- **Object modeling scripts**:
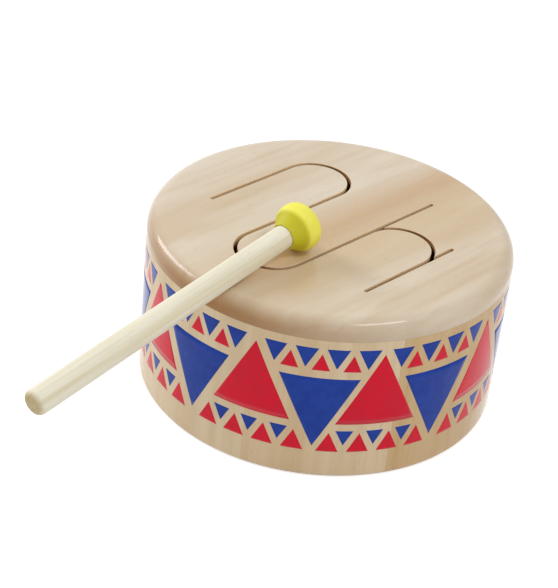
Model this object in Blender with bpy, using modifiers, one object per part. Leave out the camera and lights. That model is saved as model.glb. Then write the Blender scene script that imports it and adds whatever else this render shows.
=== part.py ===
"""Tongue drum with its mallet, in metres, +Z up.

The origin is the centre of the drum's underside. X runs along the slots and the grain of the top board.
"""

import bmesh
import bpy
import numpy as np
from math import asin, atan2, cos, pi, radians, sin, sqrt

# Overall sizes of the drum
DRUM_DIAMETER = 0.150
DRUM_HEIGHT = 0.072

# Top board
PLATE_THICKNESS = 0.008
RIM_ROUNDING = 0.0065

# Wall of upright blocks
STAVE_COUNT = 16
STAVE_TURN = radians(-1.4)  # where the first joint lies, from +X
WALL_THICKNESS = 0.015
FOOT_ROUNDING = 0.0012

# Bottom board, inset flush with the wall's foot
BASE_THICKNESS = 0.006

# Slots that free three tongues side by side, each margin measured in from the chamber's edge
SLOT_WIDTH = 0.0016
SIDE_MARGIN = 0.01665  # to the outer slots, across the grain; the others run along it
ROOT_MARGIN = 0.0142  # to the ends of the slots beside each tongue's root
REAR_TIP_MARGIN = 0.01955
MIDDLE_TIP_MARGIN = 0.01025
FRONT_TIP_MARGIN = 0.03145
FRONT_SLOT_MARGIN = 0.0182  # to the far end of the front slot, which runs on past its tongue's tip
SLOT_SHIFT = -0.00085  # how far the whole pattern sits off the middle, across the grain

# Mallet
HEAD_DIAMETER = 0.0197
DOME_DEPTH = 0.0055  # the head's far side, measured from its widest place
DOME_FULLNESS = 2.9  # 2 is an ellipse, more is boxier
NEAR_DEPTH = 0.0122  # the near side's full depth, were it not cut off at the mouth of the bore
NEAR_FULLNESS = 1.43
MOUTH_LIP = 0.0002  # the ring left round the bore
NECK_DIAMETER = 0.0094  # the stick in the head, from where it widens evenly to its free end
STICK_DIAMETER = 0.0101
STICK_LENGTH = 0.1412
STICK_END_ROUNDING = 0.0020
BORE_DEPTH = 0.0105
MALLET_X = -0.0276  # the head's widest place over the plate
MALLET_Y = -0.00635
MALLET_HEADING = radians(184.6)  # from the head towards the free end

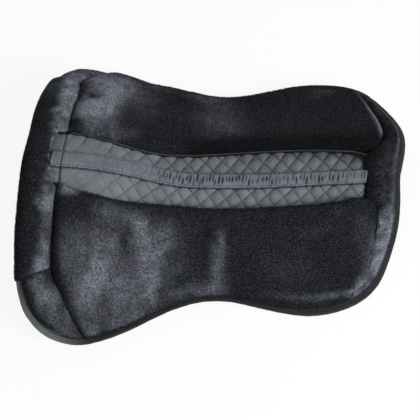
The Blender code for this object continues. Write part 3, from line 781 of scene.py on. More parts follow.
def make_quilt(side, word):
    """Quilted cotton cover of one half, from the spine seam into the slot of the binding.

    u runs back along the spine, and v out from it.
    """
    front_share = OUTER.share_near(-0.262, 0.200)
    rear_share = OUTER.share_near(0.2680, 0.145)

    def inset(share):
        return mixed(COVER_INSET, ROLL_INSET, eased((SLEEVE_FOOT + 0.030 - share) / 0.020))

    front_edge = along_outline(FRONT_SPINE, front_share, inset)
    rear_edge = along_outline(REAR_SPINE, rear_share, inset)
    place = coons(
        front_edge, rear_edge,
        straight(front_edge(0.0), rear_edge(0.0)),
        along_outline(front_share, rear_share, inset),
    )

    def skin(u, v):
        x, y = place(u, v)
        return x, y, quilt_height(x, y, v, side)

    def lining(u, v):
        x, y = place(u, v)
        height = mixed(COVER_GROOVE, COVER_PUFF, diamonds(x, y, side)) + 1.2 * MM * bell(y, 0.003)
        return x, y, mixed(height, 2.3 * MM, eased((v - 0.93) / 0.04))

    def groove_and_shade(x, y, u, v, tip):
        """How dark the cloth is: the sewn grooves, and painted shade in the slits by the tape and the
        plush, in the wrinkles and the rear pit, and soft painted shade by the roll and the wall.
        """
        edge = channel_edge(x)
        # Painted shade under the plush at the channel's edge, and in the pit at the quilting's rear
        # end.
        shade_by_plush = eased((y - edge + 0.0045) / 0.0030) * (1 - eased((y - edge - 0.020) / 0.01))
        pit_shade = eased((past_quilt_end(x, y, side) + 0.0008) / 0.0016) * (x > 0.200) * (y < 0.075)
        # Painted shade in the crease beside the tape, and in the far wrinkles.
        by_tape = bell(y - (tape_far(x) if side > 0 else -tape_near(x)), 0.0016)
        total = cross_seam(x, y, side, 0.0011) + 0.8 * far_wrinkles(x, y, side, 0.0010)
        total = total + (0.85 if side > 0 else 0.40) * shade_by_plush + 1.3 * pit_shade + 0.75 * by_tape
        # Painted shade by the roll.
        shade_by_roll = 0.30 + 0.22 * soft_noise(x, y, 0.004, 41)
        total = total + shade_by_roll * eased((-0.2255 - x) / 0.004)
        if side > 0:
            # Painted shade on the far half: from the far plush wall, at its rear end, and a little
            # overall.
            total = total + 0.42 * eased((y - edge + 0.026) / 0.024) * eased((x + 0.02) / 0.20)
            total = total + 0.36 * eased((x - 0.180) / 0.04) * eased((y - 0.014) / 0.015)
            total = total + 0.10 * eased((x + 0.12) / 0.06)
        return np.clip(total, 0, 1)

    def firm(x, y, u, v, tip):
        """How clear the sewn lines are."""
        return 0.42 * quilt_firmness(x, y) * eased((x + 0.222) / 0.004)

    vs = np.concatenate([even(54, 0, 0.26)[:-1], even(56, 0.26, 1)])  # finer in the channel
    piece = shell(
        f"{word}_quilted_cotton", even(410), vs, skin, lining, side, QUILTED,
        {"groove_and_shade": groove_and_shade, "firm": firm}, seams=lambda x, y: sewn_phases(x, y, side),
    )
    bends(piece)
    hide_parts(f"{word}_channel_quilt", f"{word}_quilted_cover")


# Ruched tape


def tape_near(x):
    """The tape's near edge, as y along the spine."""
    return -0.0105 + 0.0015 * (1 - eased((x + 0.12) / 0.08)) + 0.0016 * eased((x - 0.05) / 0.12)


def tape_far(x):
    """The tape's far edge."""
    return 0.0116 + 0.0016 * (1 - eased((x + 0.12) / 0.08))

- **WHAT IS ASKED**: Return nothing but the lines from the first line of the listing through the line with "MALLET_HEADING = radians(184.6)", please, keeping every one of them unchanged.

- **THE ANSWER**:
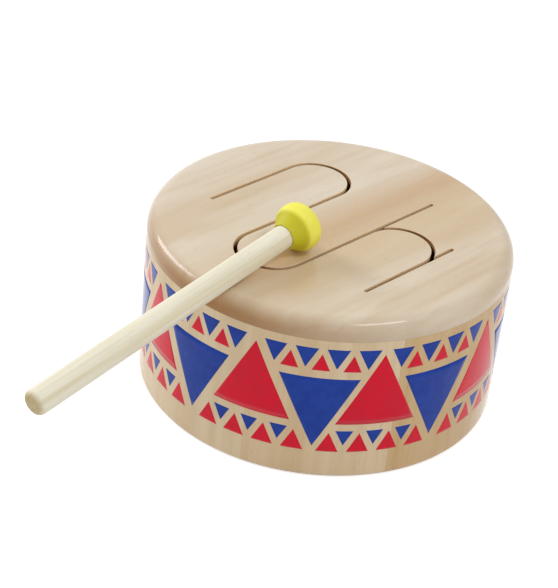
Model this object in Blender with bpy, using modifiers, one object per part. Leave out the camera and lights. That model is saved as model.glb. Then write the Blender scene script that imports it and adds whatever else this render shows.
=== part.py ===
"""Tongue drum with its mallet, in metres, +Z up.

The origin is the centre of the drum's underside. X runs along the slots and the grain of the top board.
"""

import bmesh
import bpy
import numpy as np
from math import asin, atan2, cos, pi, radians, sin, sqrt

# Overall sizes of the drum
DRUM_DIAMETER = 0.150
DRUM_HEIGHT = 0.072

# Top board
PLATE_THICKNESS = 0.008
RIM_ROUNDING = 0.0065

# Wall of upright blocks
STAVE_COUNT = 16
STAVE_TURN = radians(-1.4)  # where the first joint lies, from +X
WALL_THICKNESS = 0.015
FOOT_ROUNDING = 0.0012

# Bottom board, inset flush with the wall's foot
BASE_THICKNESS = 0.006

# Slots that free three tongues side by side, each margin measured in from the chamber's edge
SLOT_WIDTH = 0.0016
SIDE_MARGIN = 0.01665  # to the outer slots, across the grain; the others run along it
ROOT_MARGIN = 0.0142  # to the ends of the slots beside each tongue's root
REAR_TIP_MARGIN = 0.01955
MIDDLE_TIP_MARGIN = 0.01025
FRONT_TIP_MARGIN = 0.03145
FRONT_SLOT_MARGIN = 0.0182  # to the far end of the front slot, which runs on past its tongue's tip
SLOT_SHIFT = -0.00085  # how far the whole pattern sits off the middle, across the grain

# Mallet
HEAD_DIAMETER = 0.0197
DOME_DEPTH = 0.0055  # the head's far side, measured from its widest place
DOME_FULLNESS = 2.9  # 2 is an ellipse, more is boxier
NEAR_DEPTH = 0.0122  # the near side's full depth, were it not cut off at the mouth of the bore
NEAR_FULLNESS = 1.43
MOUTH_LIP = 0.0002  # the ring left round the bore
NECK_DIAMETER = 0.0094  # the stick in the head, from where it widens evenly to its free end
STICK_DIAMETER = 0.0101
STICK_LENGTH = 0.1412
STICK_END_ROUNDING = 0.0020
BORE_DEPTH = 0.0105
MALLET_X = -0.0276  # the head's widest place over the plate
MALLET_Y = -0.00635
MALLET_HEADING = radians(184.6)  # from the head towards the free end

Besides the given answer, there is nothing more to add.